I reckon if someone had said 3.30 is fast etc., I’d probably have talked myself out of being able to get near it, saying to myself, ooh, I couldn’t possibly be that fast, then. Ignorance (naivety?) clearly can bring achievement.

So, my legs starting working without pain on Wednesday. For two days I felt a bit like I’d been back-kicked by a horse in both legs (my quads haven’t hurt before, apart from after cycling). I ceased to need to leverage myself into and out of a seated position with my arms (my triceps will probably miss the workout). I even went swimming for some triathlon training.  And talk about idiocy … all this time I’d been convinced I’d got three weeks between marathon and sprint triathlon. I hadn’t even thought to question it or check the diary.  But on the way up to the marathon, one of my triathlon buddies, J, pointed out it’s only two weeks.  Ho hum.

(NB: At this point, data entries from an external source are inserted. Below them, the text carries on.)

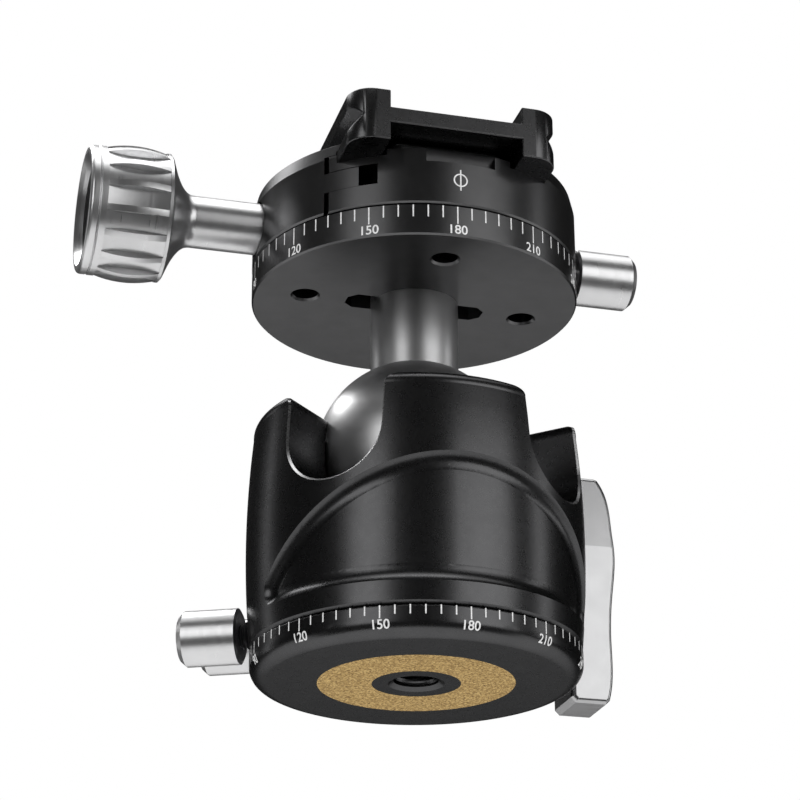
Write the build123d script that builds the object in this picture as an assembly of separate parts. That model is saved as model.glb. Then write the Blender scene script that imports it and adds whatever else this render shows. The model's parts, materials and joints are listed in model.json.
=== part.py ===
from build123d import *
from math import asin, cos, pi, radians, sin, sqrt
import os

# Ball head for a camera tripod: a panning base, a barrel housing with four notches, a ball with its stem, and a
# panning quick-release clamp with a dovetail plate. Millimetres. The origin is the centre of the base's underside,
# +Z points up and the front of the housing looks along -Y.

# ---------------------------------------------------------------- sizes of the base
base_t = 5.0                 # thickness of the base ring
base_round = 2.7             # rounding of its lower edge
cork_in_r, cork_out_r = 7.75, 17.2
cork_t = 0.95
tripod_r = 4.0               # 3/8"-16 hole, at the thread's crest
tripod_mouth_r, tripod_mouth_t = 4.9, 0.6
tripod_depth = 11.0
hub_r = 8.0
washer_t = 0.6
washer_proud = 0.2
washer_in_r = 12.0
washer_rim = 7.0             # base's edge to the washer's
floor_t = 3.0
collar_r = 11.0
collar_t = 5.6
collar_lid = 1.7
groove_depth = 1.3

# ---------------------------------------------------------------- sizes of the housing and the ball
ball_r = 18.0
ball_gap = 0.05              # running clearance of the ball in its seat and under the lip
bore_gap = 0.3               # bore below the ball's widest section
barrel_wall = 10.7
belly = 0.96                 # how far the barrel's middle stands out
rim_above_ball = 5.3         # rim over the ball's centre
notch_r = 9.25
notch_drop = 3.95            # notch's round bottom, centre under the ball's centre
notch_flare = 2.4            # rounding of the corners where a notch opens at the rim
notch_break = 0.4            # chamfer along a notch's outer edge
foot_edge = 0.6              # chamfer round the housing's foot
relief_half_w = 28.6         # arched relief on the front
relief_peak = 32.0
relief_low = 9.05
relief_depth = 1.3
relief_cove = 3.0            # ball-nosed cutter that leaves the cove round the relief
cove_dip = 0.05              # it runs this much under the relief's floor
liner_t = 0.7
block_gap = 0.1              # seat block in the bore

# ---------------------------------------------------------------- sizes of the locks
lock_y = 10.5                # main lock: axis along X behind the ball's centre
lock_ball_gap = 3.97         # its axis to the ball's surface
cotter_r = 5.4
cotter_gap = 0.1
cotter_split = 3.0
cotter_short = 5.3           # cotters' outer ends inside the bore's radius
spindle_r = 2.5
lever_t = 10.5
lever_edge = 0.85            # rounding of its long edges
lever_crease = 8.0           # above this height over the axis its upper end thins
lever_taper = 4.0            # by this many degrees on each side
lever_h = 43.4
lever_gap = 0.36             # lever's inner edge to the barrel's widest line
lever_w = 9.3
pan_az = -115.5              # azimuth of the pan lock, 0 at the front, + towards +X
pan_screw_r = 2.0            # its plain inner end
outer_screw_r = 2.5          # threaded outer ends of both locking screws
small_knob_r = 5.0
small_knob_len = 10.9
friction_side = 14.0         # friction screw: parallel to the pan lock, this far to its side
friction_z = 13.0
friction_screw_r = 2.0

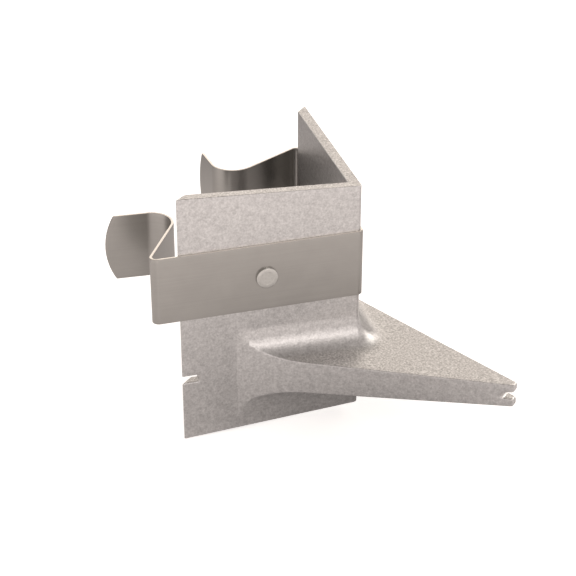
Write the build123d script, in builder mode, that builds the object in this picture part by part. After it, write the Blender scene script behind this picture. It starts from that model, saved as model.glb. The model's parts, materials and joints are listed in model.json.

And what else … over these months of training two people have said I’ve been a bit of influence/motivation/inspiration for them to get back to the gym, or start running.  That’s hugely humbling. I’m the most un-influential person I know, but it gives me such a warm feeling to imagine somebody’s changing their behaviour in a small way to do more exercise because of what I’ve achieved over the last several months in that direction. But, you know, if I can do it, anyone can. Over the last 16-18 months I have so, totally, utterly, gone from obese sofa slob to enthusiastic exerciser.